* [Exercise brief] Check each line of the material below, and copy it if it holds the string "materials".

* [Entries shown]
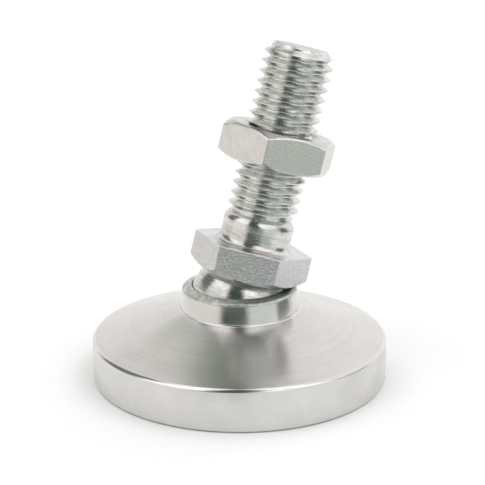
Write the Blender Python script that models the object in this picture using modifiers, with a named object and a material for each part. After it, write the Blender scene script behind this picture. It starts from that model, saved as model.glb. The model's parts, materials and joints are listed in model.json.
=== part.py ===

--

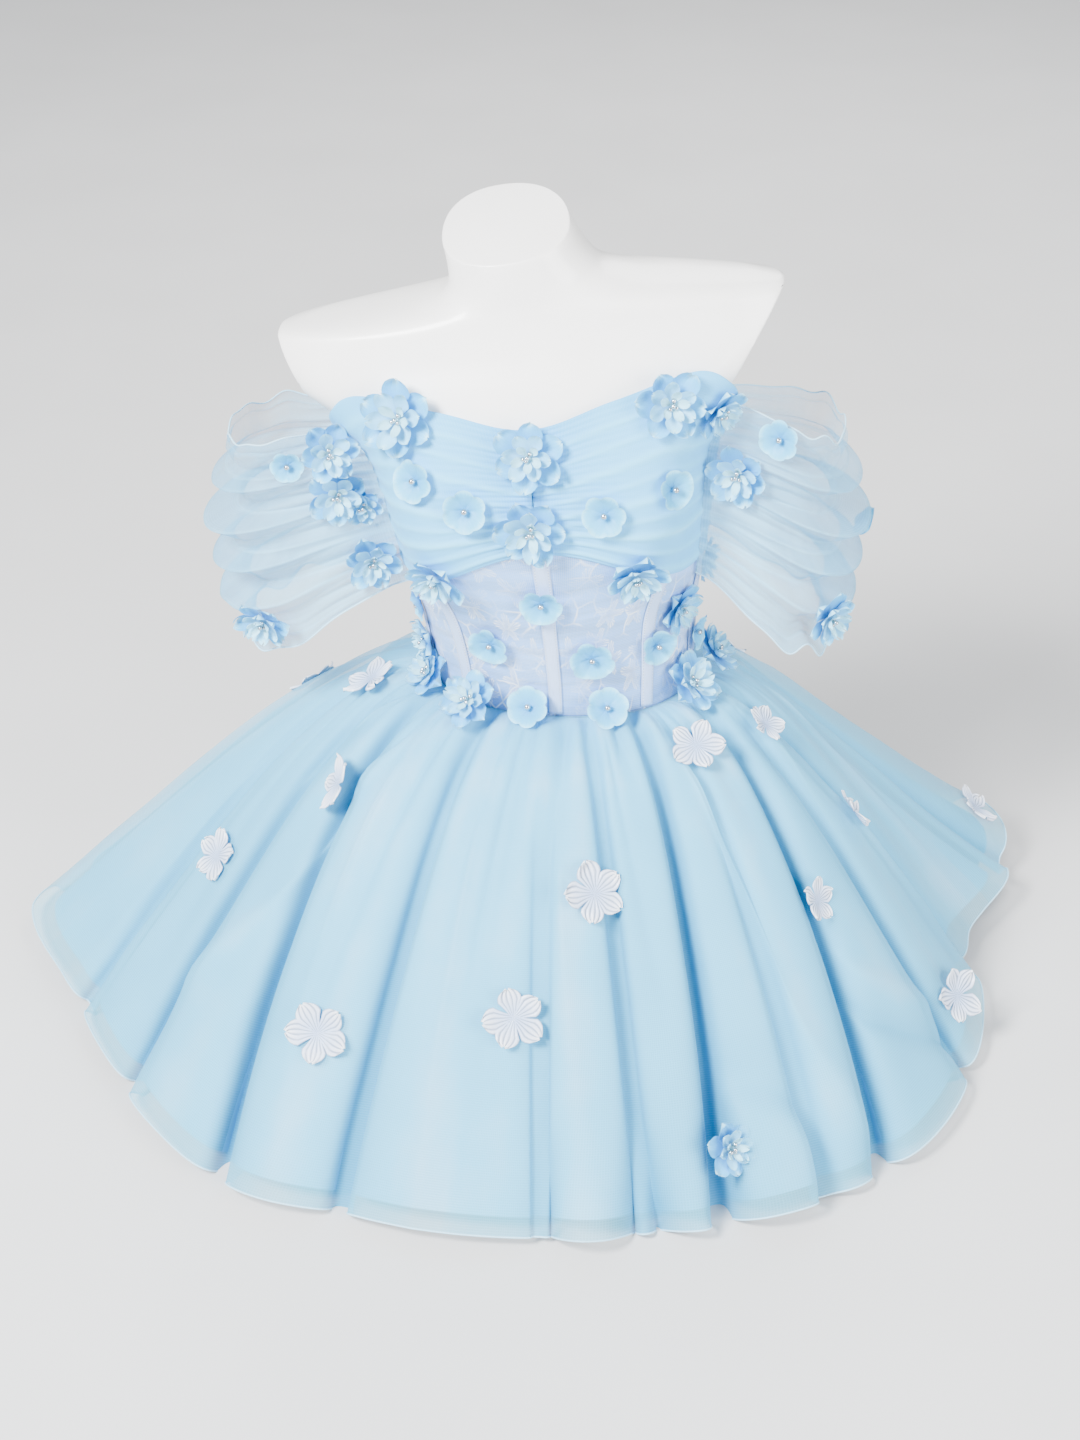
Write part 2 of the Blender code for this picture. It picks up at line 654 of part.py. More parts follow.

==

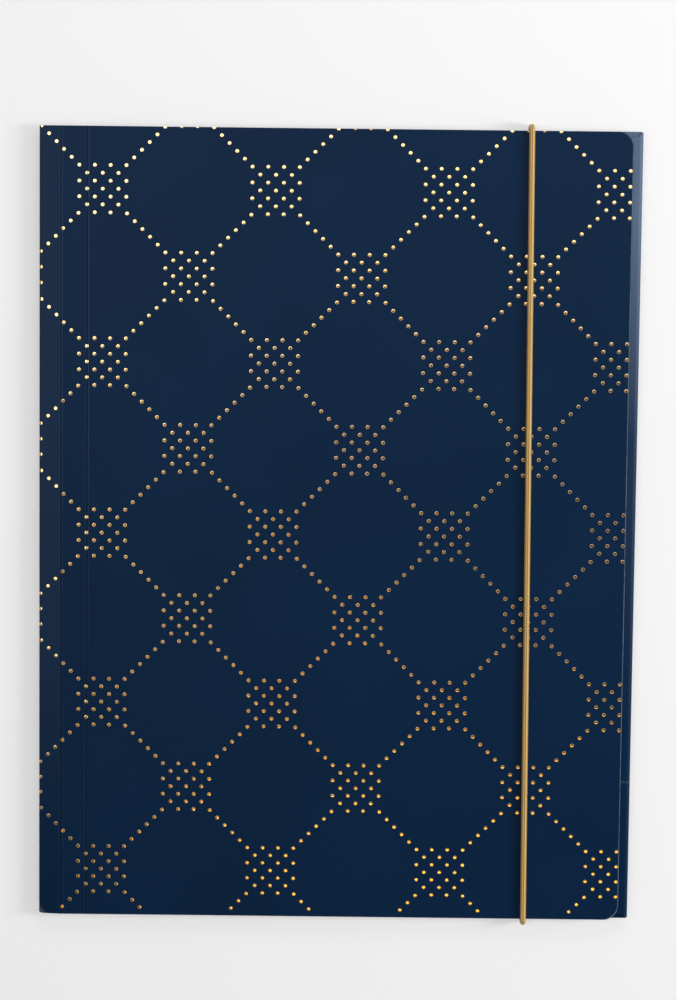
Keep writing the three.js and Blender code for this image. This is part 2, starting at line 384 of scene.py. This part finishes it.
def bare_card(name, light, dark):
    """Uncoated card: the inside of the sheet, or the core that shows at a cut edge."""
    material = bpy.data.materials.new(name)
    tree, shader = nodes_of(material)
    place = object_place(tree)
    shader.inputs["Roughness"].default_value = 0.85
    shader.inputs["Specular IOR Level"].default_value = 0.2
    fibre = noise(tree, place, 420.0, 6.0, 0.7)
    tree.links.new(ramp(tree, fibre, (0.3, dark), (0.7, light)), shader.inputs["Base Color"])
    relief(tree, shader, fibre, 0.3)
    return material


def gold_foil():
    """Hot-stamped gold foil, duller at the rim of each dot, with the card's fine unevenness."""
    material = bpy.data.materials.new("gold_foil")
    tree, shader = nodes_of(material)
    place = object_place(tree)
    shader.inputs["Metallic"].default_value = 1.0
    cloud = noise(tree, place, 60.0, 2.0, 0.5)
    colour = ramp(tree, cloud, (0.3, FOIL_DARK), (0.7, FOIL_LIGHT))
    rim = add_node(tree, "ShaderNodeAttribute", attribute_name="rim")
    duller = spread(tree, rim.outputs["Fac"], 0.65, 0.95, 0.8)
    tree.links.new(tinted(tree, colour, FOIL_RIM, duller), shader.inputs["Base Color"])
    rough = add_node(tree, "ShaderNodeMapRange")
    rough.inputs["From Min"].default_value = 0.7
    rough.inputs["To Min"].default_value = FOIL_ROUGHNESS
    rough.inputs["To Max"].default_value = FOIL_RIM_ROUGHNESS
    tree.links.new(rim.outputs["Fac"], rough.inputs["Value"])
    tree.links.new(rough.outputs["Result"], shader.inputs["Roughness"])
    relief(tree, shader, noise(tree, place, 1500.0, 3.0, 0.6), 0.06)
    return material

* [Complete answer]
Write the Blender Python script that models the object in this picture using modifiers, with a named object and a material for each part. After it, write the Blender scene script behind this picture. It starts from that model, saved as model.glb. The model's parts, materials and joints are listed in model.json.
    material = bpy.data.materials.new(name)
    material = bpy.data.materials.new("gold_foil")